Since the cool cats conference in Canada, I have been catching a few more Oxford seminars. Yesterday, Andrew Dancer spoke about Frenkel's loop group version of the Langlands Correspondence. He noted the category theorists in the audience, promising to discuss some category theory, but of course there was very little category theory and I only obtained the usual miniscule improvement in my understanding of this subject.

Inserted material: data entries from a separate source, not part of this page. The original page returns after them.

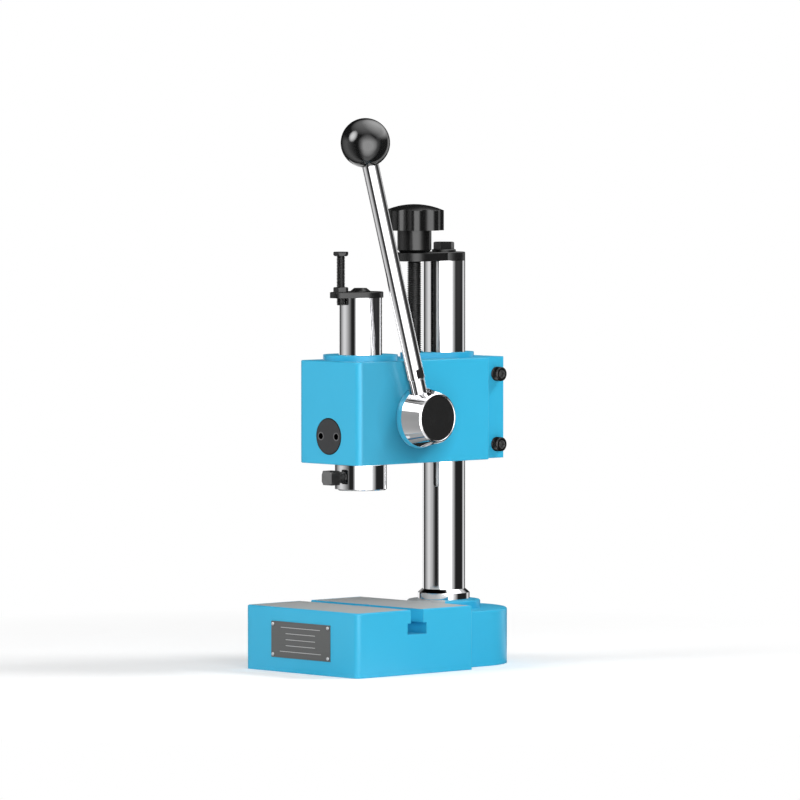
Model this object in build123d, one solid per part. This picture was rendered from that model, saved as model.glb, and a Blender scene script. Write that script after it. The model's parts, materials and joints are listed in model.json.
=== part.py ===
from build123d import *
import math
import os

# Column hand press with a rack and pinion: a lever turns a pinion that drives a ram down onto a
# T-slotted table. The head slides on a keyed column and is raised by a screw under a round knob.
#
# Millimetres, +Z up. The origin is on the base's underside, straight below the ram's axis. The
# front face looks along -Y, the column stands behind the ram (+Y) and the lever is on the +X side.

os.makedirs("parts", exist_ok=True)

# ---------------------------------------------------------------- driving dimensions: the stand
BASE_WIDTH = 115.0
BASE_FRONT = 56.0                # ram axis to the base's front face
BASE_BACK = 53.0                 # ram axis to the back of the table block
BASE_HEIGHT = 44.6
BASE_CORNER = 4.0                # rounding of the front corners
BASE_BACK_CORNER = 1.5
BASE_EDGE = 1.2                  # rounding round the table's top
LUG_RADIUS = 44.5                # the rear lug's round end, about the column's axis
LUG_HEIGHT = 39.0
LUG_EDGE = 1.4
BOSS_DIAMETER = 51.4

SLOT_NECK_WIDTH = 12.0
SLOT_NECK_DEPTH = 9.2
SLOT_HEAD_WIDTH = 18.0
SLOT_HEAD_HEIGHT = 7.8
TABLE_HOLE_DIAMETER = 14.0

COLUMN_OFFSET = 80.0             # ram axis to column axis
COLUMN_DIAMETER = 30.0
COLUMN_HEIGHT = 238.4            # above the table's top
COLUMN_SOCKET_DEPTH = 25.0
COLLAR_DIAMETER = 36.4
COLLAR_RIM = 5.0
COLLAR_HEIGHT = 7.6
KEYWAY_WIDTH = 4.6
KEYWAY_DEPTH = 2.6
KEYWAY_START = 80.0              # above the table's top
KEYWAY_TURN = 26.0               # degrees from straight ahead, towards the lever's side

FOOT_BOLT_DIAMETER = 10.0
FOOT_BOLT_HEAD_DIAMETER = 16.0
FOOT_BOLT_HEAD_HEIGHT = 10.0
FOOT_BOLT_GRIP = 18.0            # reach into the column
FOOT_BOLT_SOCKET = 8.0           # across flats
FOOT_BOLT_SOCKET_DEPTH = 5.0
FOOT_WASHER_DIAMETER = 17.6
FOOT_WASHER_THICKNESS = 1.5
FOOT_COUNTERBORE_DEPTH = 12.5

PLATE_WIDTH = 60.0
PLATE_HEIGHT = 25.0
PLATE_THICKNESS = 0.8
PLATE_LOW_EDGE = 10.0
RIVET_INSET = 2.0
RIVET_HEAD_DIAMETER = 2.4
RIVET_HEAD_HEIGHT = 0.7
RIVET_HEAD_ROUND = 0.55
RIVET_SHANK_DIAMETER = 1.4
RIVET_SHANK_LENGTH = 5.0

ARM_COLUMN_RADIUS = 15.0         # top plate, its round end on the column
ARM_SCREW_RADIUS = 12.6          # its other end, as wide as the bar between them
ARM_THICKNESS = 6.1
ARM_CHAMFER = 0.4
ARM_BOLT_DIAMETER = 8.0
ARM_BOLT_FLATS = 13.0
ARM_BOLT_HEAD_HEIGHT = 5.2
ARM_BOLT_GRIP = 20.0
ARM_WASHER_DIAMETER = 17.0
ARM_WASHER_THICKNESS = 1.8
WASHER_CHAMFER = 0.5

# ---------------------------------------------------------------- the elevating screw
SCREW_OFFSET = 51.5              # ram axis to screw axis
SCREW_DIAMETER = 10.0
SCREW_LENGTH = 139.0             # below the top plate's upper face
RING_DIAMETER = 15.6
RING_THICKNESS = 1.2
RING_POCKET_DIAMETER = 16.6
RING_POCKET_DEPTH = 2.0
RING_GROOVE_DEPTH = 0.6
RING_MOUTH = 7.0
SCREW_END_CHAMFER = 0.8
KNOB_NECK_DIAMETER = 24.0
KNOB_NECK_HEIGHT = 15.4
KNOB_NECK_CHAMFER = 1.8
KNOB_DIAMETER = 41.4
KNOB_SIDE_HEIGHT = 13.9
KNOB_DOME_HEIGHT = 4.4
KNOB_LOBES = 8
KNOB_FLUTE_RADIUS = 8.0
KNOB_FLUTE_DEPTH = 2.3
KNOB_LIP_ROUND = 4.5
KNOB_TURN = 6.0                  # degrees from the lever's side to the nearest lobe
KNOB_BORE_DEPTH = 24.0

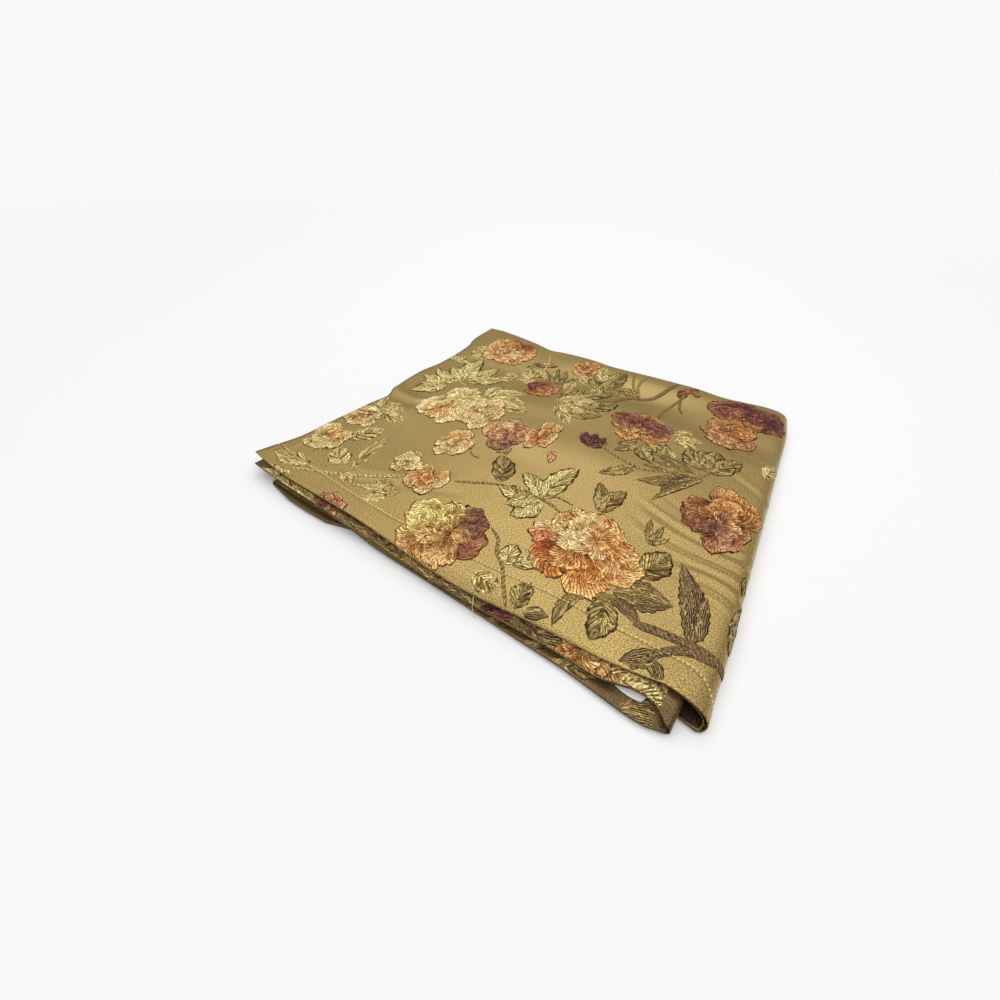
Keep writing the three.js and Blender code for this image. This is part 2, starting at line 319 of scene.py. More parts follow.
def relief(x, y):
    """How far the top of the pile stands out of its smooth form. On the fold, x goes on along the cloth."""
    height = np.zeros(np.broadcast(x, y).shape)
    for runs, stations, offsets, tall, reach in CREASES:
        along, across = (x, y) if runs == "x" else (y, x)
        path = np.polyval(np.polyfit(stations, offsets, 3), np.clip(along, stations[0], stations[-1]))
        fade = 0.25 * (stations[-1] - stations[0])
        inside = smoothstep(along, stations[0], stations[0] + fade)
        inside = inside * (1 - smoothstep(along, stations[-1] - 0.3 * fade, stations[-1]))
        height += tall * inside * np.exp(-(((across - path) / reach) ** 2))
    hem = curve(HEM, "x", "y", x)
    height += (HEM_PROUD * (1 - smoothstep(y, hem - 2.5, hem + 1.0))
               - HEM_GROOVE * np.exp(-(((y - hem) / HEM_GROOVE_REACH) ** 2)))
    end = left_end("top", y) + END_HEM
    return height - END_GROOVE * np.exp(-(((x - end) / END_GROOVE_REACH) ** 2))


def fold_length(share, deep, pieces=12):
    """How far along the cloth a place on the big fold is from where the fold starts."""
    steps = [fold_place("top", "outer", share * k / pieces, deep) for k in range(pieces + 1)]
    return sum(np.linalg.norm(b - a, axis=-1) for a, b in zip(steps, steps[1:]))


print(len(CREASES), "creases and", len(SWELLS["x"]), "broad humps and hollows")

# %% [markdown]
# ## The satin
#
# The cloth is one sheet with no seams, so it is one closed mesh: rows of places across the doubled cloth,
# set side by side from the free end on top, through the folds, to the free end inside the pile. The rows
# lie close where creases and edges show, and far apart in the hidden layers.


# %% The folded sheet
def steps(*stretches):
    """Shares of the way, in stretches of (start, end, number of steps)."""
    shares = [np.linspace(start, end, count, endpoint=False) for start, end, count in stretches]
    return np.concatenate(shares + [[stretches[-1][1]]])


ALONG = {
    "top": steps((0, 0.06, 7), (0.06, 0.6, 50), (0.6, 1, 60)),
    "bottom": steps((0, 0.25, 4), (0.25, 0.38, 12), (0.38, 1, 8)),
    "third": steps((0, 0.25, 4), (0.25, 0.38, 10), (0.38, 0.8, 6), (0.8, 1, 9)),
    "second": steps((0, 0.8, 14), (0.8, 1, 10)),
}
OUTER_DEPTHS = steps((0, 0.02, 8), (0.02, 0.044, 5), (0.044, 0.068, 14), (0.068, 0.42, 84), (0.42, 0.7, 36),
                     (0.7, 1, 20))
INNER_DEPTHS = steps((0, 0.03, 8), (0.03, 0.09, 6), (0.09, 1, 12))
FOLD_STEPS = {"top": 24, "bottom": 8, "third": 8}
BACK_STEPS = 6


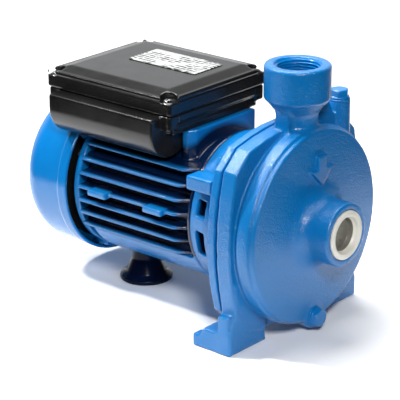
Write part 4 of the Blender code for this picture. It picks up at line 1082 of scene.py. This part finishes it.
def softbox(name, place, target, width, height, power):
    light = bpy.data.lights.new(name, "AREA")
    light.shape, light.size, light.size_y = "RECTANGLE", width, height
    light.energy = power
    obj = bpy.data.objects.new(name, light)
    obj.location = place
    bpy.context.scene.collection.objects.link(obj)
    aim(obj, target)


def studio():
    """A large softbox above, one left of the suction end and a small key high behind the left."""
    softbox("overhead", (0.08, 0.27, 1.20), (0.06, 0.12, 0), 0.8, 0.8, 22)
    softbox("front", (-0.85, -0.92, 0.95), (0, -0.10, 0.10), 0.26, 0.26, 17)
    softbox("key", (-0.52, 0.70, 1.15), (0, 0, 0.09), 0.10, 0.10, 17)


def world():
    """A dim room with a pale sweep low down behind the pump, and a pale backdrop all round."""
    surround = bpy.data.worlds.new("surround")
    bpy.context.scene.world = surround
    surround.use_nodes = True
    nodes, links = surround.node_tree.nodes, surround.node_tree.links
    background = nodes["Background"]
    place = add_node(nodes, "TexCoord")
    towards = add_node(nodes, "VectorMath", "DOT_PRODUCT")
    towards.inputs[1].default_value = Vector((0.65, 0.75, 0.05)).normalized()
    ramp = add_node(nodes, "MapRange", From_Min=0.45, From_Max=0.85, To_Min=0.03, To_Max=1.0)
    apart = add_node(nodes, "SeparateXYZ")
    height = add_node(nodes, "MapRange", From_Min=0.42, From_Max=0.60, To_Min=1.0, To_Max=0.12)
    strength = add_node(nodes, "Math", "MULTIPLY")
    links.new(place.outputs["Generated"], towards.inputs[0])
    links.new(place.outputs["Generated"], apart.inputs["Vector"])
    links.new(towards.outputs["Value"], ramp.inputs["Value"])
    links.new(apart.outputs["Z"], height.inputs["Value"])
    links.new(ramp.outputs["Result"], strength.inputs[0])
    links.new(height.outputs["Result"], strength.inputs[1])
    path = add_node(nodes, "LightPath")
    seen = add_node(nodes, "Math", "MAXIMUM")
    links.new(strength.outputs["Value"], seen.inputs[0])
    links.new(path.outputs["Is Camera Ray"], seen.inputs[1])
    links.new(seen.outputs["Value"], background.inputs["Strength"])
    background.inputs["Color"].default_value = (0.97, 0.985, 1.0, 1)


def floor():
    """A white table top, longer on the camera's left, that ends just in front of the pump."""
    ahead, right = Vector((0.764, 0.645, 0)), Vector((0.645, -0.764, 0))
    corners = [(-0.25, -0.42), (-0.25, 0.33), (1.8, 0.33), (1.8, -0.42)]
    mesh = bpy.data.meshes.new("floor")
    mesh.from_pydata([ahead * along + right * across for along, across in corners], [], [(0, 1, 2, 3)])
    surface = Surface("floor_white")
    surface.colour_by(surface.noise(3), (0.93, 0.93, 0.93), (0.95, 0.95, 0.95))
    surface.roughen_by(surface.noise(5), 0.55, 0.65)
    mesh.materials.append(surface.material)
    obj = bpy.data.objects.new("floor", mesh)
    obj.location.z = -0.0003
    bpy.context.scene.collection.objects.link(obj)


def camera():
    data = bpy.data.cameras.new("camera")
    data.lens, data.sensor_width = 175.7, 36.0
    obj = bpy.data.objects.new("camera", data)
    obj.location = (-1.077, -0.906, 0.600)
    bpy.context.scene.collection.objects.link(obj)
    aim(obj, (-0.0203, -0.0142, 0.0879))
    bpy.context.scene.camera = obj


def build():
    bpy.context.scene.view_settings.view_transform = "Standard"
    camera()
    studio()
    world()
    floor()
    dress_frame()
    for make in (pump_body, suction_plug, plugs, gasket, bracket, bracket_bolts, motor_housing, drive_end,
                 motor_foot, terminal_box, rating_plate):
        make()


build()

Meanwhile, I'm off to a lovely old college for lunch and it's a (relatively unusually) beautiful day here!

Monday, June 08, 2009

Back in Oxford

The PI conference is over and I have returned to Britannia. There were some excellent talks, but more importantly, there was time for discussion in the afternoons. Jeff Morton has started blogging the talks. I would like to say more, but am currently consumed by other tasks, such as fixing my computer account (which was automatically deleted on a previously valid expiry date).

Tuesday, June 02, 2009

CQC Monday

Day One of CQC at PI consisted of talks until lunch, a leisurely two hour break and then an afternoon question time, which quickly degenerated into a discussion on the difference between instrumental approaches (ie. the background independent point of view in the context of diagrammatic QM, roughly speaking) and foundational approaches to physics, the latter applying to proper theories (the definition of this unfortunately relying on very few previously known examples, such as GR). Anyway, hopefully the amount of discussion sets the tone for a pleasant week.

The weather, on the other hand, does not look like improving.

Monday, June 01, 2009

Rejecta Mathematica

Good News! The old short paper on Koide masses and the quantum Fourier transform has been accepted by Rejecta Mathematica, which only publishes works that have been rejected by respectable journals. Of course, given the ridiculous time frame for physics publishing, this paper is now hopelessly outdated by the enormous progress since made by Carl Brannen, who will no doubt have many papers published soon.